Job:
Write out the records below once more, exactly as they stand.

Provided entries:

_ _ _ _ _

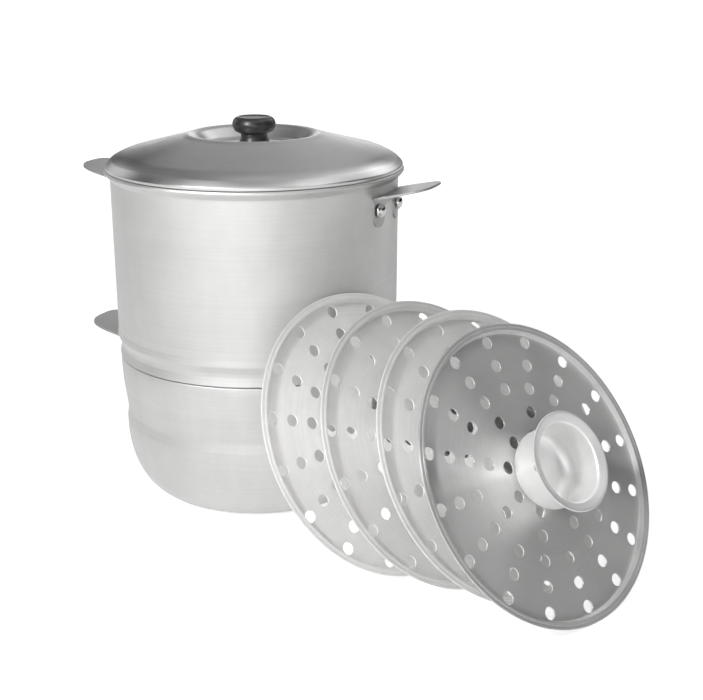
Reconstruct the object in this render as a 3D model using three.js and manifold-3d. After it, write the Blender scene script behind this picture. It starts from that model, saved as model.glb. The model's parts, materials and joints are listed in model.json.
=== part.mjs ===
// Tiered steamer pot in aluminium: a water pot, a bottomless steamer body that stands in its rim,
// a shallow cone lid with a moulded knob, and four perforated trays with a flared cup in the middle.
// The trays stand on edge beside the pot and lean towards it, one behind the other.
// Units are millimetres. Origin: centre of the pot's base on the floor. +Z up, X along the handles.
import * as THREE from 'three';
import { mergeVertices } from 'three/addons/utils/BufferGeometryUtils.js';
import Module from 'manifold-3d';

const wasm = await Module();
wasm.setup();

// ---- driving dimensions ----
const SHEET = 1.8; // wall of the pot and the steamer body
const GAP = 0.35; // clearance kept between touching pieces
const POT_H = 142; // rim of the water pot above the floor
const POT_R = 138.4; // outer radius just under the rim
const POT_BELLY_R = 135.2; // outer radius where the base corner ends
const POT_BASE_R = 96; // flat part of the base
const POT_CORNER_H = 70; // height of the rounded base corner
const POT_RING_Z = 84; // bottom of the pressed ring
const POT_RING_H = 9; // height of the pressed ring's slope
const BODY_R = 140; // outer radius of the steamer body
const BODY_TOP = 328.6; // top of its rolled rim
const BODY_RIM_R = 146.1; // outermost radius of the rolled rim
const NECK_R = 137.3; // outer radius of the stepped neck
const NECK_Z0 = 145.6; // neck, lower end
const NECK_Z1 = 156.5; // neck, upper end
const SHOULDER_Z = 161.5; // where the full radius starts
const LIP_R = 138.9; // lip that rests on the pot's rim
const SKIRT_R = 135.2; // skirt that stands inside the pot's rim
const SKIRT_Z = 137.6; // lower end of the skirt
const LEDGE_R = 124.5; // inner radius of the inturned ledge that carries the trays
const LID_R = 144.5; // lid edge
const LID_Z = BODY_TOP + GAP; // underside of the lid's edge
const LID_T = 1.6; // lid sheet
const LID_CREST_R = 63; // raised ring on the lid
const LID_CREST_Z = 357.6; // top of that ring
const LID_WELL_Z = 345.6; // floor of the sunk middle
const LID_WELL_R = 50; // radius of the sunk middle
const LID_BOSS_R = 28.5; // raised disc under the knob
const LID_BOSS_Z = 347; // top of the raised disc
const LID_PILOT_R = 134.6; // outer radius of the step that centres the lid
const KNOB_R = 21.2; // widest radius of the knob
const KNOB_FOOT_R = 14.5; // radius of its foot
const KNOB_NECK_R = 12.6; // radius of its neck
const KNOB_H = 25.2; // height of the knob
const HANDLE_T = 2; // handle sheet
const HANDLE_HALF_W = 33.5; // half width of the handle
const HANDLE_REACH = 47; // length of the tongue from the wall
const HANDLE_SLOPE = THREE.MathUtils.degToRad(12.5); // rise of the tongue
const HANDLE_POWER = 3.2; // squareness of the tongue's outline
const UPPER_BEND_Z = 307; // bend line of the upper handles
const LOWER_BEND_Z = 142.3; // bend line of the lower handles
const LUG_DROP = 27; // length of the lugs below the bend line
const LUG_INNER = 12.5; // half width of the gap between the lugs
const RIVET_SPACING = 46; // between the two rivets of a handle
const RIVET_DROP = 12; // rivets below the bend line
const RIVET_HEAD_R = 6.8; // domed head
const RIVET_HEAD_H = 4.4; // its height
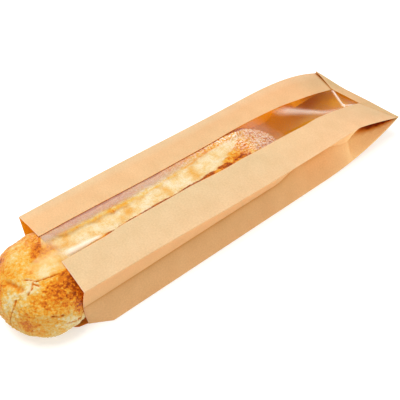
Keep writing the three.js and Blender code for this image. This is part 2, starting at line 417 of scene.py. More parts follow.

_ _ _ _ _

Reply to the task:
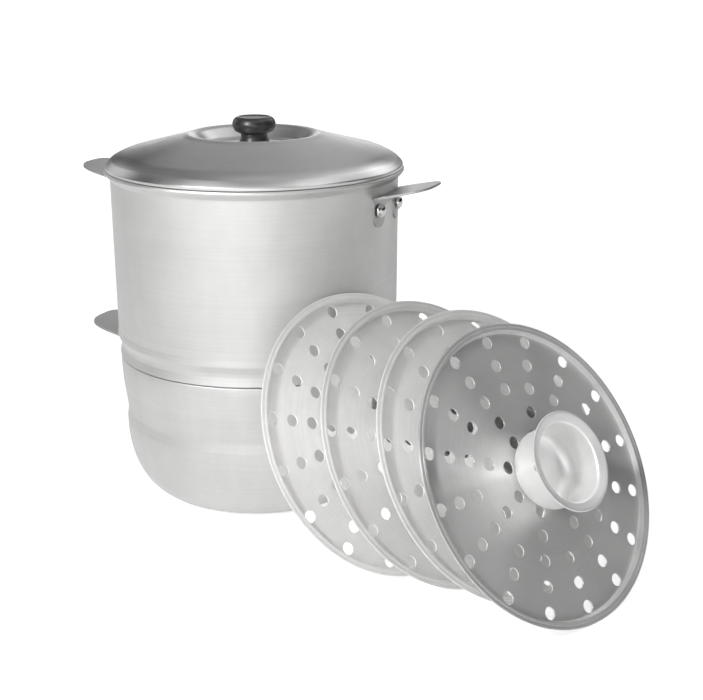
Reconstruct the object in this render as a 3D model using three.js and manifold-3d. After it, write the Blender scene script behind this picture. It starts from that model, saved as model.glb. The model's parts, materials and joints are listed in model.json.
=== part.mjs ===
// Tiered steamer pot in aluminium: a water pot, a bottomless steamer body that stands in its rim,
// a shallow cone lid with a moulded knob, and four perforated trays with a flared cup in the middle.
// The trays stand on edge beside the pot and lean towards it, one behind the other.
// Units are millimetres. Origin: centre of the pot's base on the floor. +Z up, X along the handles.
import * as THREE from 'three';
import { mergeVertices } from 'three/addons/utils/BufferGeometryUtils.js';
import Module from 'manifold-3d';

const wasm = await Module();
wasm.setup();

// ---- driving dimensions ----
const SHEET = 1.8; // wall of the pot and the steamer body
const GAP = 0.35; // clearance kept between touching pieces
const POT_H = 142; // rim of the water pot above the floor
const POT_R = 138.4; // outer radius just under the rim
const POT_BELLY_R = 135.2; // outer radius where the base corner ends
const POT_BASE_R = 96; // flat part of the base
const POT_CORNER_H = 70; // height of the rounded base corner
const POT_RING_Z = 84; // bottom of the pressed ring
const POT_RING_H = 9; // height of the pressed ring's slope
const BODY_R = 140; // outer radius of the steamer body
const BODY_TOP = 328.6; // top of its rolled rim
const BODY_RIM_R = 146.1; // outermost radius of the rolled rim
const NECK_R = 137.3; // outer radius of the stepped neck
const NECK_Z0 = 145.6; // neck, lower end
const NECK_Z1 = 156.5; // neck, upper end
const SHOULDER_Z = 161.5; // where the full radius starts
const LIP_R = 138.9; // lip that rests on the pot's rim
const SKIRT_R = 135.2; // skirt that stands inside the pot's rim
const SKIRT_Z = 137.6; // lower end of the skirt
const LEDGE_R = 124.5; // inner radius of the inturned ledge that carries the trays
const LID_R = 144.5; // lid edge
const LID_Z = BODY_TOP + GAP; // underside of the lid's edge
const LID_T = 1.6; // lid sheet
const LID_CREST_R = 63; // raised ring on the lid
const LID_CREST_Z = 357.6; // top of that ring
const LID_WELL_Z = 345.6; // floor of the sunk middle
const LID_WELL_R = 50; // radius of the sunk middle
const LID_BOSS_R = 28.5; // raised disc under the knob
const LID_BOSS_Z = 347; // top of the raised disc
const LID_PILOT_R = 134.6; // outer radius of the step that centres the lid
const KNOB_R = 21.2; // widest radius of the knob
const KNOB_FOOT_R = 14.5; // radius of its foot
const KNOB_NECK_R = 12.6; // radius of its neck
const KNOB_H = 25.2; // height of the knob
const HANDLE_T = 2; // handle sheet
const HANDLE_HALF_W = 33.5; // half width of the handle
const HANDLE_REACH = 47; // length of the tongue from the wall
const HANDLE_SLOPE = THREE.MathUtils.degToRad(12.5); // rise of the tongue
const HANDLE_POWER = 3.2; // squareness of the tongue's outline
const UPPER_BEND_Z = 307; // bend line of the upper handles
const LOWER_BEND_Z = 142.3; // bend line of the lower handles
const LUG_DROP = 27; // length of the lugs below the bend line
const LUG_INNER = 12.5; // half width of the gap between the lugs
const RIVET_SPACING = 46; // between the two rivets of a handle
const RIVET_DROP = 12; // rivets below the bend line
const RIVET_HEAD_R = 6.8; // domed head
const RIVET_HEAD_H = 4.4; // its height
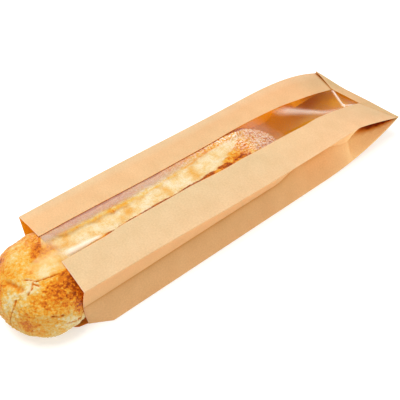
Keep writing the three.js and Blender code for this image. This is part 2, starting at line 417 of scene.py. More parts follow.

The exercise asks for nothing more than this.